How does a six-time All-Star and three-time All-NBA standout reinvent himself on the run? How did he make his game seem like something newer and fresher than the future face of the NBA? How has he arrived at the NBA Finals a new man after a season spent struggling to find his role with a new coach since the team convened in Abu Dhabi to start the preseason nearly nine months ago?

“It’s about impacting winning,” Towns said. “Especially this year throughout the year, I’ve always had to change my role for the betterment of the team. I’ve always had to change the way I play so it could be most beneficial for the team.

“Taking all that experience this year, I’ve had to do it on the fly. It wasn’t like game by game. It’s been quarter by quarter. That comes with experience and just knowledge of the game and just time. Time playing the game, time putting shots up, time reading defenses, seeing defenses, offenses.

“So like I said, one game Jalen [Brunson] got hurt, that’s when I have to be a primary scorer. Other games when he’s cooking, I’ve got to be a facilitator, a hub, assist-maker, aggressive in playmaking.

“Then there’s games when I need to do both when he’s in and I’m in and be able to do both when his shot is warming up. There’s also days where I got to be a decoy, I got to be the best screener, I got to be the best spacer for our offense. So I think that right now, whatever it takes to win, especially when you’re in the NBA Finals, I’m willing to do.”

Towns already had dealt with change, moving from Minnesota — where he had spent his entire career after becoming the No. 1 overall pick in the 20 15 NBA Draft — to New York on the eve of training camp in 2024. He willingly took a secondary role behind Brunson, referring to him not as Jalen in interviews (even if he was sitting beside him) but as “Cap,” a nod to Brunson’s role as team captain before Towns arrived.

But the real change came this season when coach Mike Brown arrived with ideas of what Towns could be. He originally had him sprinting to corners, cutting and screening off the ball and generally being less of the scoring threat he’d been very successfully his entire career.

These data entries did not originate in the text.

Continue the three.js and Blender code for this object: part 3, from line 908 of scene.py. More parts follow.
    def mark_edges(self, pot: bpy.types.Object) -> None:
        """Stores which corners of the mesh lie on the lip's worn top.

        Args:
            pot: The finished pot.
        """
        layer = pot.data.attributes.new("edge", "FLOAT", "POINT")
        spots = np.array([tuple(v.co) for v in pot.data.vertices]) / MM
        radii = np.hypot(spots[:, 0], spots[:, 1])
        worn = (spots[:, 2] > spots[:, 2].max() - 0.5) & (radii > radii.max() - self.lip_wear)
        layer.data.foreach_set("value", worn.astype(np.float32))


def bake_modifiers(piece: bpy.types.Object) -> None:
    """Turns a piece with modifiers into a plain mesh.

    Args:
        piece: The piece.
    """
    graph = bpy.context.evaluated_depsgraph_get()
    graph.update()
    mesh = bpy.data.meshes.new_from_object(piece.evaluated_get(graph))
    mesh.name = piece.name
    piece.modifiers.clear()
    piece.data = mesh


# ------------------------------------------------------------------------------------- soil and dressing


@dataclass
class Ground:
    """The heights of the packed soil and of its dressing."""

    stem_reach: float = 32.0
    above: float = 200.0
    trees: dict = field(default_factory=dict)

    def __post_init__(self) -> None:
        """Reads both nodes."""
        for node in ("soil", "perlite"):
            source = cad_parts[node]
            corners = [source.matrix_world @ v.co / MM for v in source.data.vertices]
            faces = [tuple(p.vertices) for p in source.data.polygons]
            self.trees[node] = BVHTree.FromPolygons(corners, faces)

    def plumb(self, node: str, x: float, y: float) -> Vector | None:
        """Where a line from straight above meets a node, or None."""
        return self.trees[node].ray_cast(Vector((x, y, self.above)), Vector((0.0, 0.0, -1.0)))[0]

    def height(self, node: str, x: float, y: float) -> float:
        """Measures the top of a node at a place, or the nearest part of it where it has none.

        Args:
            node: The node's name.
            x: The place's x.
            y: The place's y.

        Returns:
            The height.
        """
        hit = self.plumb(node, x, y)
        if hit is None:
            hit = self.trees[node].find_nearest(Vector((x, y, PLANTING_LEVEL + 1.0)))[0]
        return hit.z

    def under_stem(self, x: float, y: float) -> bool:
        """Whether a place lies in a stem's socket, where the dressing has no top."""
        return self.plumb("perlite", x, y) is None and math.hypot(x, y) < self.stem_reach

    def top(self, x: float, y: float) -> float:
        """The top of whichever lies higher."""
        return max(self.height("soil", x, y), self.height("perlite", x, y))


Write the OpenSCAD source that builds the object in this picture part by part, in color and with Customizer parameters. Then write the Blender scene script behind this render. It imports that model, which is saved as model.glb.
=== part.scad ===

Towns openly questioned his role, and when rumors swirled in the offseason and again approaching the trade deadline in February, as talk about a Giannis Antetokounmpo trade grew louder, it seemed to amplify his struggles.

Not until after the trade deadline passed — and really, only when the Knicks faced a harsh reality, trailing the Hawks 2-1 in the opening round of the playoffs — did Towns and Brown come together with a plan: opening up the versatility of the Knicks’ offense, something Brown had hoped for since those first days.

“It’s supposed to be like it is,” Brown said. “You know, like it was. I came in with a great plan. Maybe the plan doesn’t work. Who adjusts, him or me? Me. I adjust.

“The adjustment’s not enough. Every once in a while, we’re not on the same page. We talk about it. We talk about it. I adjust again. A little bit better. He’s feeling good. We talk about it.

“We talk — maybe we take a couple of steps backwards because what I did, he doesn’t like, which is fine. It’s my job as a coach to fit whatever scheme we have on both sides of the floor to all of our players, and if you’re a great player, I’ve got to make a little bit more adjustments or I’ve got to give a little bit more than you do.

“And we finally got to a point where he was comfortable, I was comfortable, Jalen was comfortable, OG [Anunoby] was comfortable, Mikal [Bridges] was comfortable, and to me, that’s what the regular season is about.

“The regular season is about finding your way so you can prepare for this time of the year, and there’s going to be a lot of ups and downs,” Brown added. “And I hope there’s adversity. I hope like hell there’s adversity. Because we have to see if we’re strong enough when it comes to being connected to see if we can get through it during the regular season. So when we get here, anything we run into, we’ve already conquered during the regular season and we’ll know how to handle it.”

Brown now seems like a kid with a new toy, deploying Towns in all sorts of ways. Towns, for his part, has accepted it, starring like a six-time All-Star while hustling all over the floor like a rookie.

“I’ve been in playoff series where I’ve done too much, and it was to the detriment to the team,” he said. “And I’ve been in playoff series where I’ve done too little, and it was a detriment to the team. It’s a fine line.

“It comes with experience where you learn what truly is best for the team and being able to find that balance of being aggressive and impacting the game with your skill set, but also utilizing that skill set to make others better. Something that experience has taught me. I think right now, I’m doing the best I’ve done at it.”